▸ Stored data

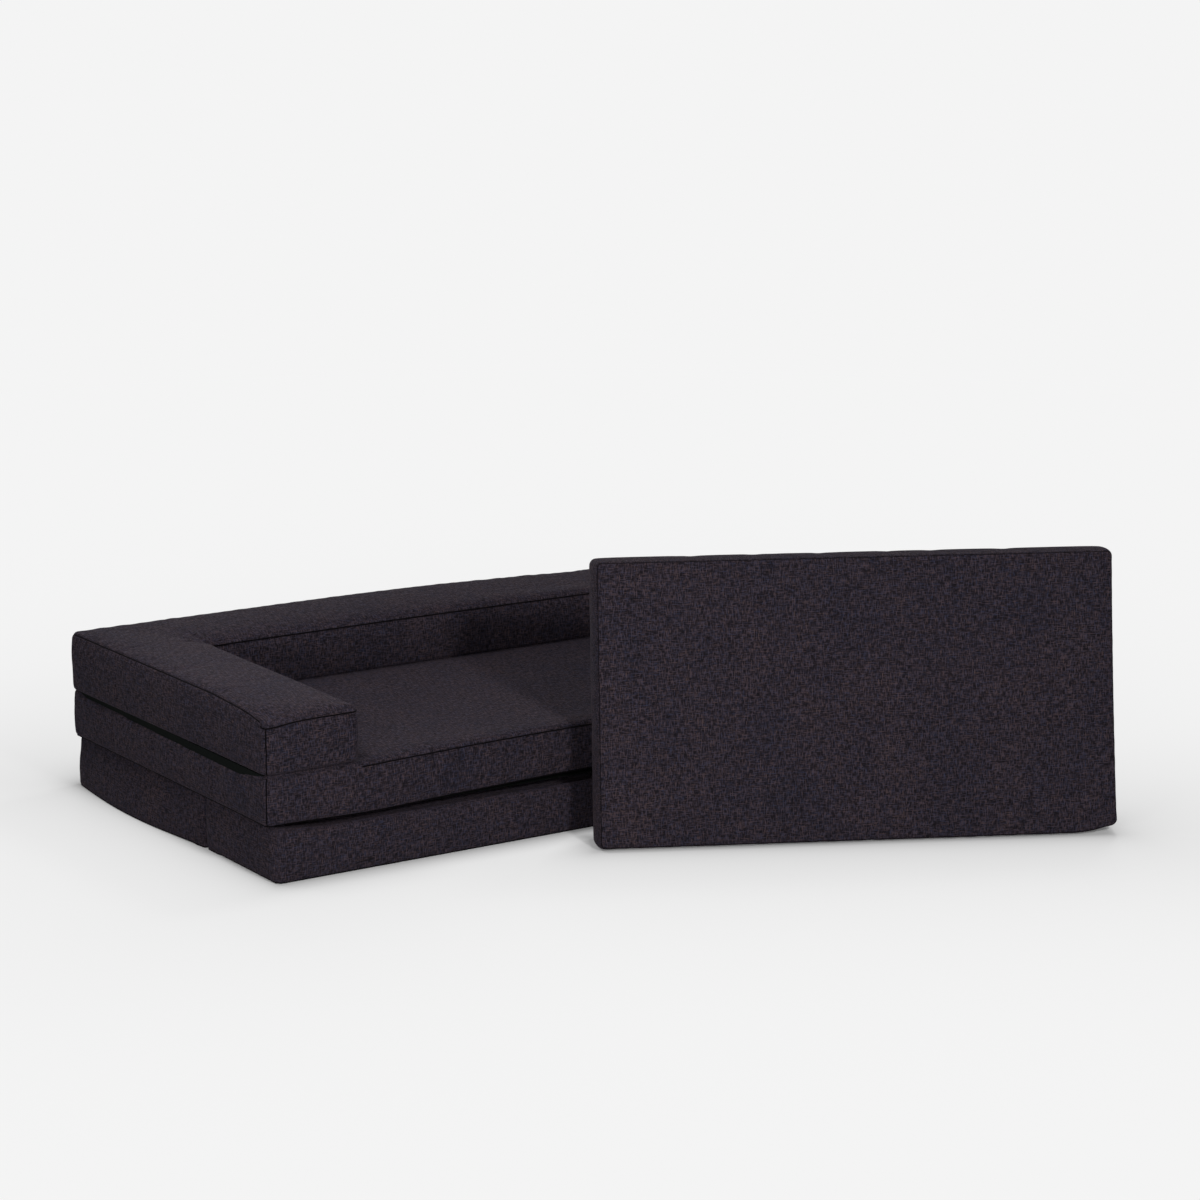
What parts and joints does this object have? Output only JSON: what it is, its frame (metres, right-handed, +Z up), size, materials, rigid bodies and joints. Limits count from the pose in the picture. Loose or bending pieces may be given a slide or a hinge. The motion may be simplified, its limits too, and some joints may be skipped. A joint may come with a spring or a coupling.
{
  "type": "folding sofa bed",
  "caption": "Low folding sofa bed of fabric-covered foam: lower blocks unfold from under the seat slab, U-shaped arm and back rail, and a loose back cushion standing in front.",
  "frame": {"origin": "on the floor, under the middle of the lower layer", "axes": "+Z up, -Y towards the front of the seat, +X towards the sitter's left-hand arm seen from behind, the long direction"},
  "size_m": [1.8477, 1.6431, 0.6316],
  "materials": {
    "cover_cloth": "coarse linen-look weave, matt",
    "piping_cloth": "bias-cut cloth over cord, matt",
    "lining_cloth": "smooth tight lining, matt",
    "foam": "open-cell foam, matt",
    "zip_tape": "woven zip tape with coil chain",
    "zip_metal": "dark enamelled zinc"
  },
  "bodies": {
    "cushion": {"cushion_cover": "cover_cloth", "cushion_core": "foam", "cushion_front_piping": "piping_cloth", "cushion_back_piping": "piping_cloth", "cushion_zip": "zip_tape"},
    "seat": {"slab_cover": "cover_cloth", "slab_core": "foam", "slab_front_seam": "piping_cloth", "left_lining": "lining_cloth", "right_lining": "lining_cloth", "slab_zip": "zip_tape", "rail_cover": "cover_cloth", "left_arm_core": "foam", "right_arm_core": "foam", "back_rail_core": "foam", "rail_top_seam": "piping_cloth", "rail_zip": "zip_tape", "front_crease_strip": "lining_cloth"},
    "lower_blocks": {"base_front_cover": "cover_cloth", "base_front_core": "foam", "base_front_zip": "zip_tape", "base_rear_cover": "cover_cloth", "base_rear_core": "foam", "base_rear_zip": "zip_tape", "middle_crease_strip": "lining_cloth"},
    "cushion_slider": {"cushion_zip_slider": "zip_metal"},
    "slab_slider": {"slab_zip_slider": "zip_metal"},
    "rail_slider": {"rail_zip_slider": "zip_metal"},
    "front_block_slider": {"base_front_zip_slider": "zip_metal"},
    "rear_block_slider": {"base_rear_zip_slider": "zip_metal"}
  },
  "joints": [
    {"name": "seat_back", "type": "slide", "parent": "cushion", "child": "seat", "axis": [0, 0.9925, -0.1224], "range_m": [0, 1.00757]},
    {"name": "blocks_unfold", "type": "hinge", "parent": "seat", "child": "lower_blocks", "pos_m": [0, -0.47115, 0.1238], "axis": [-1, 0, 0], "range_deg": [0, 180]},
    {"name": "cushion_zip_slide", "type": "slide", "parent": "cushion", "child": "cushion_slider", "axis": [0.0645, 0.1311, 0.9893], "range_m": [0, 0.414]},
    {"name": "slab_zip_slide", "type": "slide", "parent": "seat", "child": "slab_slider", "axis": [-1, 0, 0], "range_m": [0, 1.104]},
    {"name": "rail_zip_slide", "type": "slide", "parent": "seat", "child": "rail_slider", "axis": [-1, 0, 0], "range_m": [0, 1.104]},
    {"name": "front_block_zip_slide", "type": "slide", "parent": "lower_blocks", "child": "front_block_slider", "axis": [0, 1, 0], "range_m": [0, 0.174]},
    {"name": "rear_block_zip_slide", "type": "slide", "parent": "lower_blocks", "child": "rear_block_slider", "axis": [-1, 0, 0], "range_m": [0, 1.104]}
  ],
  "couplings": [
    {"joint": "seat_back", "follows": "blocks_unfold", "m_per_rad": 0.32072}
  ]
}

▸ To be done
Copy every line exactly. Leave nothing out.

▸ Exercise solution
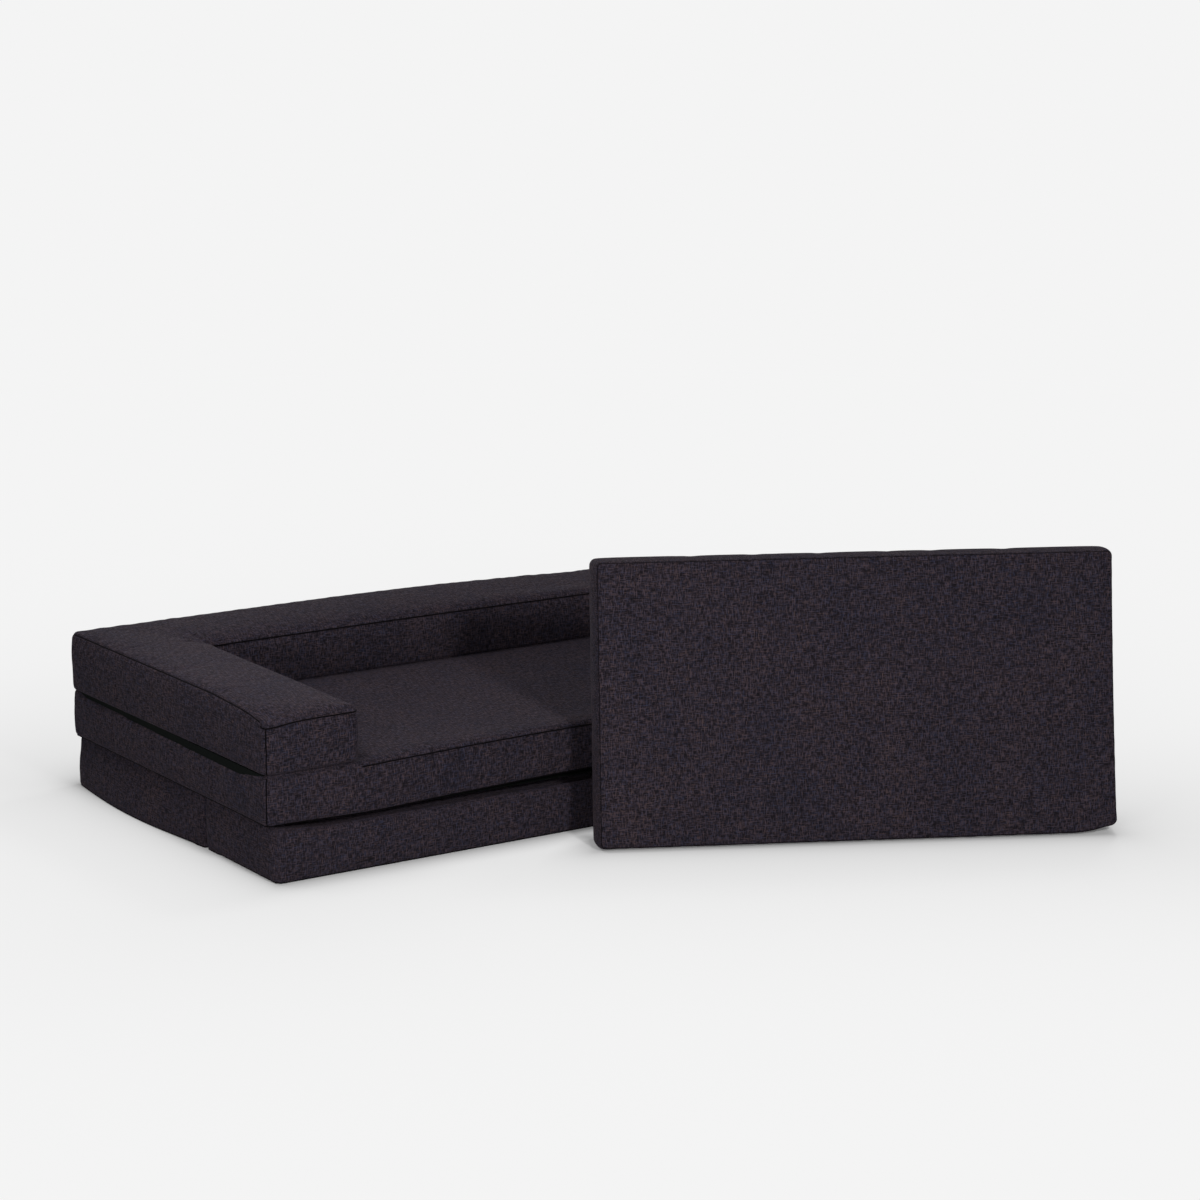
What parts and joints does this object have? Output only JSON: what it is, its frame (metres, right-handed, +Z up), size, materials, rigid bodies and joints. Limits count from the pose in the picture. Loose or bending pieces may be given a slide or a hinge. The motion may be simplified, its limits too, and some joints may be skipped. A joint may come with a spring or a coupling.
{
  "type": "folding sofa bed",
  "caption": "Low folding sofa bed of fabric-covered foam: lower blocks unfold from under the seat slab, U-shaped arm and back rail, and a loose back cushion standing in front.",
  "frame": {"origin": "on the floor, under the middle of the lower layer", "axes": "+Z up, -Y towards the front of the seat, +X towards the sitter's left-hand arm seen from behind, the long direction"},
  "size_m": [1.8477, 1.6431, 0.6316],
  "materials": {
    "cover_cloth": "coarse linen-look weave, matt",
    "piping_cloth": "bias-cut cloth over cord, matt",
    "lining_cloth": "smooth tight lining, matt",
    "foam": "open-cell foam, matt",
    "zip_tape": "woven zip tape with coil chain",
    "zip_metal": "dark enamelled zinc"
  },
  "bodies": {
    "cushion": {"cushion_cover": "cover_cloth", "cushion_core": "foam", "cushion_front_piping": "piping_cloth", "cushion_back_piping": "piping_cloth", "cushion_zip": "zip_tape"},
    "seat": {"slab_cover": "cover_cloth", "slab_core": "foam", "slab_front_seam": "piping_cloth", "left_lining": "lining_cloth", "right_lining": "lining_cloth", "slab_zip": "zip_tape", "rail_cover": "cover_cloth", "left_arm_core": "foam", "right_arm_core": "foam", "back_rail_core": "foam", "rail_top_seam": "piping_cloth", "rail_zip": "zip_tape", "front_crease_strip": "lining_cloth"},
    "lower_blocks": {"base_front_cover": "cover_cloth", "base_front_core": "foam", "base_front_zip": "zip_tape", "base_rear_cover": "cover_cloth", "base_rear_core": "foam", "base_rear_zip": "zip_tape", "middle_crease_strip": "lining_cloth"},
    "cushion_slider": {"cushion_zip_slider": "zip_metal"},
    "slab_slider": {"slab_zip_slider": "zip_metal"},
    "rail_slider": {"rail_zip_slider": "zip_metal"},
    "front_block_slider": {"base_front_zip_slider": "zip_metal"},
    "rear_block_slider": {"base_rear_zip_slider": "zip_metal"}
  },
  "joints": [
    {"name": "seat_back", "type": "slide", "parent": "cushion", "child": "seat", "axis": [0, 0.9925, -0.1224], "range_m": [0, 1.00757]},
    {"name": "blocks_unfold", "type": "hinge", "parent": "seat", "child": "lower_blocks", "pos_m": [0, -0.47115, 0.1238], "axis": [-1, 0, 0], "range_deg": [0, 180]},
    {"name": "cushion_zip_slide", "type": "slide", "parent": "cushion", "child": "cushion_slider", "axis": [0.0645, 0.1311, 0.9893], "range_m": [0, 0.414]},
    {"name": "slab_zip_slide", "type": "slide", "parent": "seat", "child": "slab_slider", "axis": [-1, 0, 0], "range_m": [0, 1.104]},
    {"name": "rail_zip_slide", "type": "slide", "parent": "seat", "child": "rail_slider", "axis": [-1, 0, 0], "range_m": [0, 1.104]},
    {"name": "front_block_zip_slide", "type": "slide", "parent": "lower_blocks", "child": "front_block_slider", "axis": [0, 1, 0], "range_m": [0, 0.174]},
    {"name": "rear_block_zip_slide", "type": "slide", "parent": "lower_blocks", "child": "rear_block_slider", "axis": [-1, 0, 0], "range_m": [0, 1.104]}
  ],
  "couplings": [
    {"joint": "seat_back", "follows": "blocks_unfold", "m_per_rad": 0.32072}
  ]
}